Cinco de Mayo may be the most well known celebration by Latinos in the United States. It is, however, one of the most misunderstood celebrations. Is it Mexican Independence Day? Why does it seem to be celebrated by Latinos in the United States more than Mexico? Is it appropriate to celebrate a Mexican holiday in the United States? Is it a holiday just for Mexican Americans or for all Latinos in the United States?

And why is this holiday important for all Americans?

It is not Mexican Independence Day. This is a common myth, possibly made popular because the celebration centers on a battle and you can see the Mexican flag at many celebrations. The actual independence celebration is referred to as el Grito de Dolores and takes place on Diez y Seis de Septiembre (Sept. 16th).

The US and Mexico
In part due to the Mexican-American War, Mexico was still suffering the effects of a demoralized nation and an empty treasury. In 1862, President Abraham Lincoln of the United States and President Benito Juarez (a full-blooded Zapotec Indian) of Mexico both had their hands full with war. While the US Civil War was waging, Emperor Napoleon III set his army on the shores of Mexico with the added support of Spain and Britain. They had arrived to collect their debts from Mexico. This was in direct defiance of the Monroe Doctrine, which warned Europe to stay out of the affairs in our hemisphere. The army, undefeated for 50 years in Europe and Asia, started marching north to capture Mexico and eventually create a French empire that would extend to Central and South America.

Both Presidents knew it was in their interest to defeat the French and expel them from Mexico.

La Batalla de Puebla
General Ignacio Zaragosa is a key figure in the battle at Puebla, known for his guerilla tactics. He was born in Bahia del Espiritu Santo, Tejas, before Texas was part of the United States. Today the town is called Goliad. General Zaragosa was tasked with stopping an experienced force that outnumbered his poorly trained and poorly equipped recruits by the thousands.

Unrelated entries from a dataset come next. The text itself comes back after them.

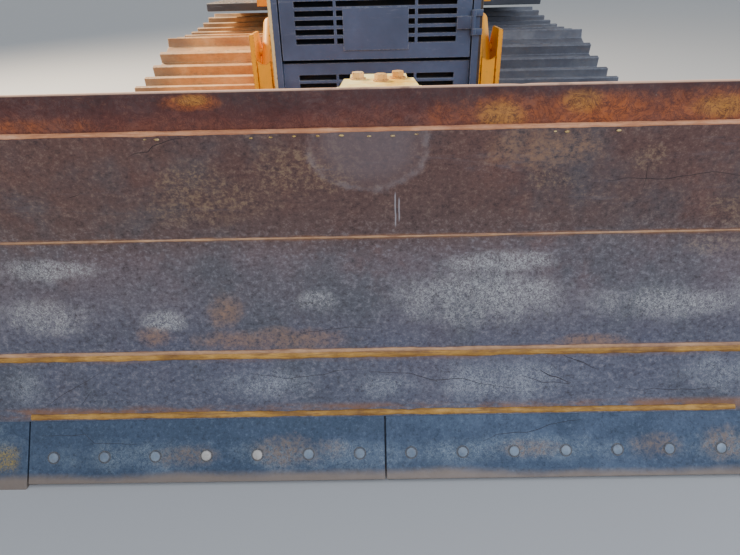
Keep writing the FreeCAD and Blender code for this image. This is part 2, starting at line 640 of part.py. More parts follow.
def build_swivel():
    """The tower on the kingpin that turns the blade, with a beam for the angle cylinders."""
    k = N["kingpin_y"]
    half = N["swivel_half_width"]
    column = box((-half, half), (k - N["swivel_front_ahead"], k - N["swivel_back_ahead"]),
                 (N["swivel_bottom"], N["swivel_top"]))
    cap_low = N["kingpin_hub_top"] + N["hub_gap"]
    wide = N["cap_half_width"]
    shoulder = k + N["cap_behind"]
    upper = box((-wide, wide), (k - N["swivel_back_ahead"] - 1, shoulder), (cap_low, N["swivel_top"]))
    outline = [(N["cap_front_half"], k - N["swivel_front_ahead"] + 1), (N["cap_rear_half"], shoulder),
               (N["cap_tongue_half"], shoulder), (N["cap_tongue_half"], k + N["cap_tongue_behind"])]
    cap = prism("XY", outline + [(-x, y) for x, y in reversed(outline)], N["swivel_top"] - N["cap_plate"],
                N["swivel_top"])
    top_ring = rod("Z", 90, cap_low, cap_low + N["swivel_lug_height"], 0, k)
    low_top = N["kingpin_hub_bottom"] - N["hub_gap"]
    lower = box((-90, 90), (k - N["swivel_back_ahead"] - 1, k), (low_top - N["swivel_lug_height"], low_top))
    low_ring = rod("Z", 90, low_top - N["swivel_lug_height"], low_top, 0, k)
    kingpin = rod("Z", N["kingpin_radius"], low_top - 20, cap_low + 20, 0, k)
    beam_y1 = k - N["beam_front_ahead"] + N["beam_depth"]
    z = N["angle_z"]
    beam = box((-N["beam_half_width"], N["beam_half_width"]), (k - N["beam_front_ahead"], beam_y1),
               (z - N["beam_height"] / 2, z + N["beam_height"] / 2))
    forks = []
    for side in (1, -1):
        centre = (N["ear_x"] * side, k - N["ear_ahead"], z)
        x = centre[0]
        root = ((x - 45, x + 45), (beam_y1 - 1, k - N["ear_ahead"]))
        forks.append(lug_pair("Z", centre, N["lug_radius"] - 6, root))
    tilt_y = k - N["tilt_plane_ahead"]
    ear_x, ear_z, ear = N["tilt_ear_x"], N["tilt_ear_z"], N["eye_radius"]
    tilt_ear = lug_pair("Y", (ear_x, tilt_y, ear_z), ear, ((ear_x, -half + 1), (ear_z - ear, ear_z + ear)),
                        plate=sized(20))
    tilt_pin = rod("Y", N["pin_radius"], tilt_y - 25, tilt_y + 25, N["tilt_ear_x"], N["tilt_ear_z"])
    pivot = rod("Y", N["tilt_pin_radius"], k - N["core_back_ahead"] - 40, k - N["swivel_front_ahead"] + 1,
                0, N["tilt_axis_z"])
    subpart("swivel_tower", fuse(column, upper, cap, top_ring, lower, low_ring, kingpin, beam, *forks,
                                 tilt_ear, tilt_pin, pivot))


def blade_profile():
    """The front face's corners in y and z, from the edge's tip to the lip's foot."""
    y = N["kingpin_y"] - N["tip_ahead"]
    z = sized(0)
    corners = [(y, z)]
    for length, slope in ((N["edge_length"], N["edge_slope"]), (N["weld_band"], N["edge_slope"]),
                          (N["low_facet"], N["low_slope"]), (N["mid_facet"], N["mid_slope"]),
                          (N["top_facet"], N["top_slope"])):
        y = y + length * cosine(slope)
        z = z + length * sine(slope)
        corners.append((y, z))
    return corners


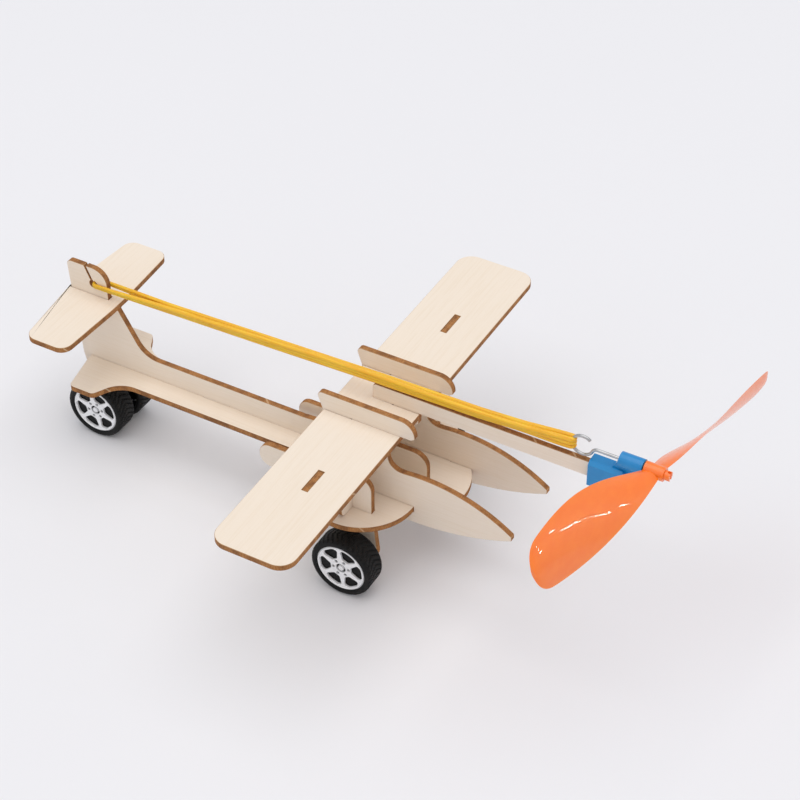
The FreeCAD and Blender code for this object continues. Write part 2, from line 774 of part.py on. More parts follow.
def blade_section(part_way):
    """A thin lens-shaped section, twisted to the blade's pitch and swept a little back."""
    radius = part_way * dim("propeller_diameter").value / 2
    half_chord = blade_chord(part_way) / 2
    pitch = blade_pitch(part_way)
    along = Vector(math.sin(pitch), 0, -math.cos(pitch))
    across = Vector(math.cos(pitch), 0, math.sin(pitch))
    sweep = BLADE_SWEEP * math.sin(math.pi * part_way)
    middle = Vector(dim("propeller_station").value, -radius, HEIGHT.value) - along * sweep
    lead, trail = middle + along * half_chord, middle - along * half_chord
    edges = []
    for start, end, rise in ((lead, trail, 0.5), (trail, lead, -0.5)):
        bulge = across * (rise * BLADE_THICKNESS + BLADE_CAMBER * 2 * half_chord)
        curve = Part.BSplineCurve()
        curve.interpolate([start, middle + bulge, end])
        edges.append(curve.toShape())
    return Part.Wire(edges)


def make_propeller():
    """Two twisted blades on a hub, with a slotted clutch peg; the wire is moulded in.

    The soft blades have taken a set: they lean about Z and cant about Y, by the angles
    in the spreadsheet, while hub and peg stay true to the shaft. Zeros straighten them.
    """
    shaft_point = Vector(dim("propeller_station").value, 0, HEIGHT.value)
    forward = Vector(1, 0, 0)

    def rod(rear, front, radius):
        return Part.makeCylinder(radius, front - rear, Vector(rear, 0, HEIGHT.value), forward)

    ways = []
    for step in range(BLADE_STEPS + 1):
        share = math.sin(math.pi / 2 * step / BLADE_STEPS)
        ways.append(BLADE_ROOT + (BLADE_END - BLADE_ROOT) * share)
    blade = Part.makeLoft([blade_section(way) for way in ways], True, False)
    other = blade.copy()
    other.rotate(shaft_point, forward, 180)
    blades = blade.fuse(other)
    blades.rotate(shaft_point, forward, PARKED_TURN)
    blades.rotate(shaft_point, Vector(0, 1, 0), dim("blade_cant").value)
    blades.rotate(shaft_point, Vector(0, 0, 1), dim("blade_lean").value)
    reach = blades.optimalBoundingBox().XMax - shaft_point.x
    if abs(reach - dim("blade_reach").value) > 0.1:
        raise RuntimeError(f"blade_reach should be {reach:.2f}")
    hub = rod(TUBE_FRONT.value + 0.4, HUB_FRONT.value, HUB_RADIUS)
    peg = rod(HUB_FRONT.value, PEG_FRONT.value, dim("peg_diameter").value / 2)
    shape = hub.multiFuse([peg, blades])
    shape = shape.cut(rod(TUBE_FRONT.value, WIRE_FRONT.value, dim("wire_diameter").value / 2))
    slot_width, slot_depth = 0.9, 0.9
    slot_corner = Vector(PEG_FRONT.value - slot_depth, -slot_width / 2, HEIGHT.value - HUB_RADIUS)
    shape = shape.cut(Part.makeBox(slot_depth + 1, slot_width, HUB_RADIUS * 2, slot_corner))
    propeller = doc.addObject("Part::Feature", "propeller")
    propeller.Label = "propeller"
    propeller.Shape = shape
    keep(propeller)


# ---------------------------------------------------------------- rubber band
def tube(points, radius):
    """A round tube of straight runs with mitred bends."""
    path = Part.makePolygon(points)
    section = Part.Wire([Part.Circle(points[0], points[1] - points[0], radius).toShape()])
    return path.makePipeShell([section], True, False, 1)


def long_hole(rear, front, half_width, level):
    """A flat outline with a square rear end and a round front end."""
    corner_a, corner_b = Vector(rear, -half_width, level), Vector(front, -half_width, level)
    corner_c, corner_d = Vector(front, half_width, level), Vector(rear, half_width, level)
    round_end = Part.Arc(corner_b, Vector(front + half_width, 0, level), corner_c).toShape()
    sides = [(corner_c, corner_d), (corner_d, corner_a), (corner_a, corner_b)]
    return Part.Wire([round_end, *(Part.LineSegment(*ends).toShape() for ends in sides)])


def make_rubber_band():
    """The wound band: a loop over the hook, a slightly sagging bundle, a split to the fin."""
    bundle_line = [(-92.0, 4.9), (-50.0, 6.3), (-14.0, 7.6), (20.0, 8.4), (46.0, 10.0)]
    bundle_radius = 1.55
    bundle = tube([Vector(x, 0, z) for x, z in bundle_line], bundle_radius)

    loop_height, loop_half, slot_half, slot_length = 3.4, 1.6, 0.7, 2.4
    loop_rear = bundle_line[-1][0] - 2
    loop_end = dim("hook_station").value - dim("hook_radius").value + 0.6
    base = HEIGHT.value - loop_height / 2
    outer = long_hole(loop_rear, loop_end, loop_half, base)
    inner = long_hole(loop_end - slot_length, loop_end, slot_half, base)
    face = Part.makeFace([outer, inner], "Part::FaceMakerBullseye")
    loop = face.extrude(Vector(0, 0, loop_height))

    eye_x, eye_z = BAND_EYE[0].value, BAND_EYE[1].value
    join_x, join_z = bundle_line[0][0] + 2, bundle_line[0][1]
    join_spread, eye_spread, strand_radius = 0.9, 1.95, 0.8
    strands = tube(
        [
            Vector(join_x, -join_spread, join_z),
            Vector(eye_x, -eye_spread, eye_z),
            Vector(eye_x, eye_spread, eye_z),
            Vector(join_x, join_spread, join_z),
        ],
        strand_radius,
    )

    band = doc.addObject("Part::Feature", "rubber_band")
    band.Label = "rubber_band"
    band.Shape = bundle.fuse(loop).fuse(strands)
    keep(band)


make_wing()
make_stabiliser()
make_fuselage_plate()
make_keel()
for hand, side in (("left", 1), ("right", -1)):
    make_side_plate(f"{hand}_side_plate", side)
    make_gear_bracket(f"{hand}_gear_bracket", side)
    make_wing_strut(f"{hand}_wing_strut", side)
make_motor_stick()
make_wheels()
make_nose_block()
make_hook_shaft()
make_propeller()
make_rubber_band()
doc.recompute()

for item in doc.Objects:
    if "Invalid" in item.State or "Error" in item.State:
        raise RuntimeError(f"{item.Label} failed to compute")

os.makedirs("parts", exist_ok=True)
for label, item in NODES.items():
    shape = item.Shape
    if shape.isNull() or not shape.isValid() or not shape.Solids:
        raise RuntimeError(f"{label} has no valid solid")
    shape.exportStep(f"parts/{label}.step")
    box = shape.BoundBox
    limits = (box.XMin, box.XMax, box.YMin, box.YMax, box.ZMin, box.ZMax)
    spans = " ".join(f"{limit:7.1f}" for limit in limits)
    print(f"{label:20s} {len(shape.Solids)} solid(s) {shape.Volume:9.1f} mm3  {spans}")
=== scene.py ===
import math

import bmesh
import bpy
from mathutils import Matrix, Vector


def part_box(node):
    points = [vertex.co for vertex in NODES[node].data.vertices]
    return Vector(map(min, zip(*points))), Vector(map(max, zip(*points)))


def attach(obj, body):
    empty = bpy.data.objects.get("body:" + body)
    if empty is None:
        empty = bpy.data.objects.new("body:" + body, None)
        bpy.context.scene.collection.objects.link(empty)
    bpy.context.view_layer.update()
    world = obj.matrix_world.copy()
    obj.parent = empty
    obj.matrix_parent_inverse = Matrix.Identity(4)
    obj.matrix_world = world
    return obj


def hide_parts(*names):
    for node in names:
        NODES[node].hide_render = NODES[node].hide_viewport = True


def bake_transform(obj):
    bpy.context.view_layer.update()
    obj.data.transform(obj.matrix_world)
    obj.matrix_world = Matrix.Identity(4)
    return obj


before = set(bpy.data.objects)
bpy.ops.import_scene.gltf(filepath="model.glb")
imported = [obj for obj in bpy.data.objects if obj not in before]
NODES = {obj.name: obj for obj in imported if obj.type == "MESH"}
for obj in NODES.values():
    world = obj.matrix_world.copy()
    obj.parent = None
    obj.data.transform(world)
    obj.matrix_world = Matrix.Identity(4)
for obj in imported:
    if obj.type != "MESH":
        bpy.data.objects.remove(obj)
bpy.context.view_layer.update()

# Looks of the rubber band plane: laser-cut plywood, moulded plastic, steel wire and rubber.
# The object's sizes are in millimetres here, and MM turns them into Blender's metres.
MM = 0.001
scene = bpy.context.scene
WING_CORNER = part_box("wing_plate")[1] / MM
WING_FRONT, WING_TOP = WING_CORNER.x, WING_CORNER.z


def place(x, y, z):
    """A point in metres from millimetres about the wing's leading edge, on its top face."""
    return Vector(((x + WING_FRONT) * MM, y * MM, (z + WING_TOP) * MM))


def smooth_step(value, low, high):
    """0 below low, 1 above high, and a smooth rise between them."""
    share = min(1.0, max(0.0, (value - low) / (high - low)))
    return share * share * (3 - 2 * share)


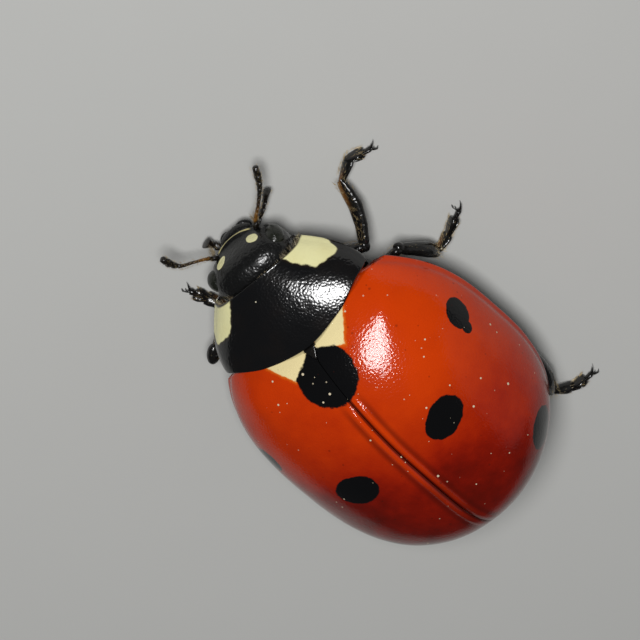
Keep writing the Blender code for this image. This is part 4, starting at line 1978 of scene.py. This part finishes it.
@dataclass
class Legs:
    """Six legs, each of hip, thigh, shin, two padded foot joints and a pair of claws.

    A table holds a limb's half widths across and above at shares of its length.
    """

    bench: Bench
    finish: Finish
    hip_radii: Triple = (0.2, 0.24, 0.17)
    knee_radii: Triple = (0.11, 0.135, 0.105)
    thigh: Table = (
        (0.0, 0.1, 0.09), (0.08, 0.15, 0.12), (0.3, 0.2, 0.14), (0.6, 0.205, 0.14),
        (0.85, 0.175, 0.13), (0.95, 0.15, 0.12), (1.0, 0.09, 0.07))
    thigh_arch: float = 0.05
    shin: Table = (
        (0.0, 0.07, 0.07), (0.05, 0.115, 0.11), (0.14, 0.125, 0.115), (0.32, 0.145, 0.135),
        (0.6, 0.17, 0.155), (0.82, 0.155, 0.135), (0.95, 0.12, 0.105), (1.0, 0.08, 0.07))
    pad: Table = (
        (0.0, 0.05, 0.05), (0.15, 0.085, 0.07), (0.45, 0.115, 0.085), (0.75, 0.145, 0.09),
        (0.92, 0.14, 0.08), (1.0, 0.08, 0.05))
    lobe: Table = (
        (0.0, 0.05, 0.05), (0.25, 0.12, 0.075), (0.6, 0.155, 0.08), (0.88, 0.14, 0.06),
        (1.0, 0.07, 0.035))
    lobe_slimness: float = 0.68
    lobe_spread: float = 0.055
    toe: Table = (
        (0.0, 0.045, 0.045), (0.2, 0.055, 0.055), (0.7, 0.06, 0.06), (0.92, 0.075, 0.065),
        (1.0, 0.04, 0.04))
    claw: Table = ((0.0, 1.0, 1.0), (0.3, 0.95, 0.95), (0.65, 0.6, 0.6), (0.9, 0.3, 0.3), (1.0, 0.08, 0.08))
    claw_reach: float = 0.135
    claw_spread: float = 0.06
    claw_width: float = 0.024
    tooth_width: float = 0.0192
    sides: int = 18
    steps: int = 16
    sole: float = FLOOR + 0.006
    unevenness: float = 0.006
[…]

On May 5, when the French approached Puebla, General Zaragosa and the townsfolk of Puebla defeated them soundly. The French retreated with several hundred of their troops lost in battle.

Eventual Victory
President Juarez responded by making the victory a national celebration. The little town of Puebla had defeated the strongest army in the world and would inspire all of the local armies in Mexico.

The French were also impressed. They responded by sending a force of 30,000 to finish the fight. After a year of preparation, the French defeated Puebla and started towards Mexico City. Once President Juarez was in exile and Mexico City had fallen to French control, Maximilian of Habsburg was named Emperor of Mexico. In many ways he was a benevolent ruler, but one of his decrees was that any followers of Juarez would be put to death within 24 hours of capture. President Juarez would continue to wage battle and govern his loyal followers in exile.

With the United States at peace again, European forces and support began to withdraw from the effort in Mexico. US soldiers were discharged if they decided to support the Mexican army. In 1867, Maximilian was executed for his role in a conflict that cost 50,000 Mexican lives.

A US Latino Holiday - Dignity, Justice, Destiny
Many believe that this celebration should be just a Mexican holiday, or just a Mexican-American holiday. It may be celebrated more in the US than it is in Mexican towns. Puebla, of course, continues to make this a local celebration. The destiny of the United States is linked to the tenacity and courage that the victory at Puebla invoked in the hidden armies of Mexico. The French diplomatic campaign to minimize the Spanish and Portuguese dominance in the Americas is why the region is referred to "Latin" America today.

If the French had retained power in Mexico, they would have spread south and eventually made a challenge to the United States. If Puebla had not delayed the advance of the French, Lincoln would have found a French army at the border of a divided United States. A force ready to finance and arm the Confederacy. Instead, the United States would reunite and become the most powerful army in the world. Mexico, to celebrate the success and cooperation of the two nations, has the only standing statue of Abraham Lincoln outside of the United States. Just as US soldiers crossed to support Mexico, Mexicans, as recent as the Persian Gulf War, have offered to cross national lines and fight for the United States. Latinos continue to be the most awarded ethnic group in heroic service to our military.

One of the key components that lit the fire for Cinco de Mayo and made it popular in the United States was the Chicano Civil Rights Movement, which reached its climax 100 years after the Battle at Puebla. Mexican-Americans, as the most populous Hispanic group in the United States, led the struggle to end lynching, land theft, segregation, illegal deportations and a host of human rights violations in the United States that affected all Hispanics. During this struggle, the memory of Puebla continued to inspire strength and the determination to control our destiny with dignity.

On Cinco de Mayo, ignore the Budweiser commercials and other commercialization. Find a community celebration and remember the simple folk in Mexico that affected the destiny of both nations. And remember the spirit of the men and women, Chicanos and other Latinos, who brought down the walls of segregation and abuse, returned dignity to the United States and Latinos by ending the persecution, and continue to do so today.